Surpassing Righteousness: Living the Law of our Hearts

Just as my Rule expresses God's personal call to me, so it expresses my truest self, and therefore, the "law written on my heart." That law, that identity or truest self is symbolized by my name. In true prayer we call upon God by name ("Abba!") as the Spirit empowers us; we give God a sovereign place to stand in our lives and world. But at the same time God calls us by name and gives us a place to stand in his own life. This is the essence of the dialogue of love that occurs between us, the way in which we are made true and empowered by God to a surpassing righteousness. Similarly, it empowers us to call others by name to be, to give the incredible mystery each person is and is called to be a place to stand in our own world without violating or judging them.

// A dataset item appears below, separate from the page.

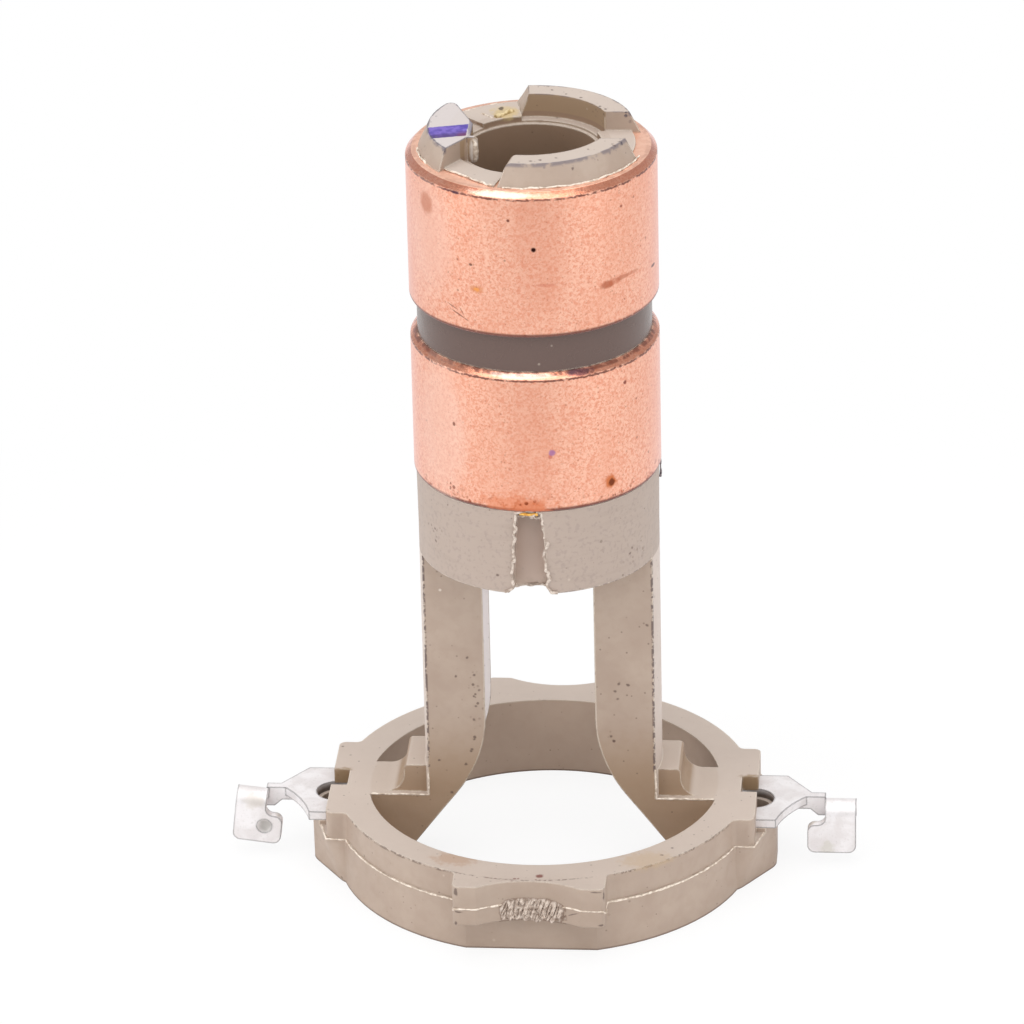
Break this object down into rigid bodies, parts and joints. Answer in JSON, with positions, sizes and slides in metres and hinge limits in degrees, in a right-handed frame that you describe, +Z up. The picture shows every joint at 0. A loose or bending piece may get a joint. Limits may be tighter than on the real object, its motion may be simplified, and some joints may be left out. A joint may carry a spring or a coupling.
{
  "type": "alternator slip ring",
  "caption": "Slip ring insert for an alternator rotor: copper rings on an insulating sleeve that stands on twin legs over an open base ring, with hooked terminals at its sides.",
  "frame": {"origin": "centre of the base ring's flat underside, on the axis of the rings", "axes": "+Z up along the axis of the rings, +X out through the terminal whose lead serves the upper ring, -Y to the front"},
  "size_m": [0.0407, 0.029, 0.0514],
  "materials": {
    "insulator": "tan filled moulding compound, matt, with fine specks",
    "copper": "turned copper, satin, lightly stained by handling",
    "tinned_metal": "tinned sheet, pale satin"
  },
  "bodies": {
    "root": {"insulator_body": "insulator", "upper_slip_ring": "copper", "lower_slip_ring": "copper", "right_terminal": "tinned_metal", "left_terminal": "tinned_metal"}
  },
  "joints": []
}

To learn to call others by name in this way is to act towards them with the same love God shows us. It was striking to me last week as I reflected on Friday's Gospel that all of this stood in direct counterpoint and contrast to a law which judges and fails to respect the mystery, the sacred and sacramental wholeness of our selves. It is this more external and lesser law which allows us to call another "Raqa" or to judge them to be a fool. It is the same imperfect and partial law which divides and allows us to accept the division of reality into spiritual and worldly things or which remains merely external to ourselves. Moreover, it is the law which drives so much of the world around us which is geared to success and competition at others' expense or to label some "neighbors" and others "aliens" and even to deprive them of names and supplant these with clinical designations or even with numbers.

Artist, Mary Southard, CSJ
Theologians like Gerhard Ebeling have noted that it is "addressibility," our divinely rooted capacity for receiving and extending personal address which is both the essence of love and, at the same time, the really unique and most human thing about us. Betrayal of this capacity is the deepest and perhaps the most dehumanizing sin we know. To name and to call upon another by name are two of the most profoundly creative acts we undertake by means of language because these allow another to genuinely exist as a person rather than as an anonymous "other" with no real place to stand in our lives or the world of human community.

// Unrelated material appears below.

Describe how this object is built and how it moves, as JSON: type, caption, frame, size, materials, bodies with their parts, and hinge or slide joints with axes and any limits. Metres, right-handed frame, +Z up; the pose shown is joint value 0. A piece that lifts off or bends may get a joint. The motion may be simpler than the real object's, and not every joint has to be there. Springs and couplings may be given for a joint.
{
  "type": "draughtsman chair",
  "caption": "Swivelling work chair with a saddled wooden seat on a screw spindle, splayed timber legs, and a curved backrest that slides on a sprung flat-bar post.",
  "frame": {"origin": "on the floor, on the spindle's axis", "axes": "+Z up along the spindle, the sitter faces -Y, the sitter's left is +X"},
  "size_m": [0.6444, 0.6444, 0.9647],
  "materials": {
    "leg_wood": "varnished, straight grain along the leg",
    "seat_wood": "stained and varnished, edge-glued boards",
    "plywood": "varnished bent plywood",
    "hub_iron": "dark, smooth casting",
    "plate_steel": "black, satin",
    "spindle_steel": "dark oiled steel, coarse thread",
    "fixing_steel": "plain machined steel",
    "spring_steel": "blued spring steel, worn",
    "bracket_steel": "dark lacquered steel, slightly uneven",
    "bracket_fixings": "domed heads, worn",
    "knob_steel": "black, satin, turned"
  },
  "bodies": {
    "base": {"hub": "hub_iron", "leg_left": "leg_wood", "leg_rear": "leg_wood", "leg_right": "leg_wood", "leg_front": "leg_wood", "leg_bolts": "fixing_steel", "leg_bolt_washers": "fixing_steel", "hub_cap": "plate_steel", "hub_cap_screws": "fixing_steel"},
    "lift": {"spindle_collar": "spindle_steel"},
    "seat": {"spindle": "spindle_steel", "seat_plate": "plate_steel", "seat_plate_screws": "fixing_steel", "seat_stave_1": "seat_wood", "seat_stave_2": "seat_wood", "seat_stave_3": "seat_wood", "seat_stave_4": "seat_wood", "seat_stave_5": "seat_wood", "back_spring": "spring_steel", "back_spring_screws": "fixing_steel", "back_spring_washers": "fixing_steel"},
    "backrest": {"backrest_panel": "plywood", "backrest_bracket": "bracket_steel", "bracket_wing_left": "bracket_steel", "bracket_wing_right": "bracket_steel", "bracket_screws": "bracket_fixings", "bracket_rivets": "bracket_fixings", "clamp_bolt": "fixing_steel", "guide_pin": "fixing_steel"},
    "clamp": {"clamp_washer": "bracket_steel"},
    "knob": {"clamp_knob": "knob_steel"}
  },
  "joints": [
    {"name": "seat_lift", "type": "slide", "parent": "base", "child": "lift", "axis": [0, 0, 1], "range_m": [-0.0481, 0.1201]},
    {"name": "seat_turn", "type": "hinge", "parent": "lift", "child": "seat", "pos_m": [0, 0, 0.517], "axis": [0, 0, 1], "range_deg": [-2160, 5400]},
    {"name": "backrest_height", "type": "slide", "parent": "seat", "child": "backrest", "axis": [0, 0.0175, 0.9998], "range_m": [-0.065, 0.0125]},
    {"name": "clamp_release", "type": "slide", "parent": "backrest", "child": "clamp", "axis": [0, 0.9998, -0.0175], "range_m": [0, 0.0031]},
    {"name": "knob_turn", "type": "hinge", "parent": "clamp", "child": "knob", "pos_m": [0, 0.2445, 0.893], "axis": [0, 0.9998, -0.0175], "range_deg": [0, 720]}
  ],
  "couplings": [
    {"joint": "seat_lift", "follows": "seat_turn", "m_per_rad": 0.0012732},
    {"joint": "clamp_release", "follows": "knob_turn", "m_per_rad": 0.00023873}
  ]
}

I have begun thinking of "addressibility" as one central meaning of the notion that we are created in the image of God (imago Dei) and thus too, the law which God carves on our hearts; it is the "law," this "image," which Lent seeks to allow us to live more fully. Whether we do that through prayer where we call upon God and allow God to call us by name, through penance where we learn  to hear our own deepest names and become aware of our common humanity with others, or through a true almsgiving where we do not merely give things to others but rather gift them in ways which summon them to their truest dignity, where, that is, we give in ways which call others by name to be, addressibility is the gift and law we embody most profoundly; it is the surpassing righteousness to which we are called. Billy, an 8 year old described it this way, [[You know you are loved by the way someone holds your name in their mouth.]]

My prayer is that we each take seriously our call to the surpassing righteousness which allows us to call upon God as "Abba" and simultaneously lets him call us by name to be. May we allow God to remake our hearts in terms of the law written there and symbolized by our truest Name; may we be similarly inspired to "hold one another's names in our own mouths" with the genuine reverence God teaches us by the way he loves and addresses us.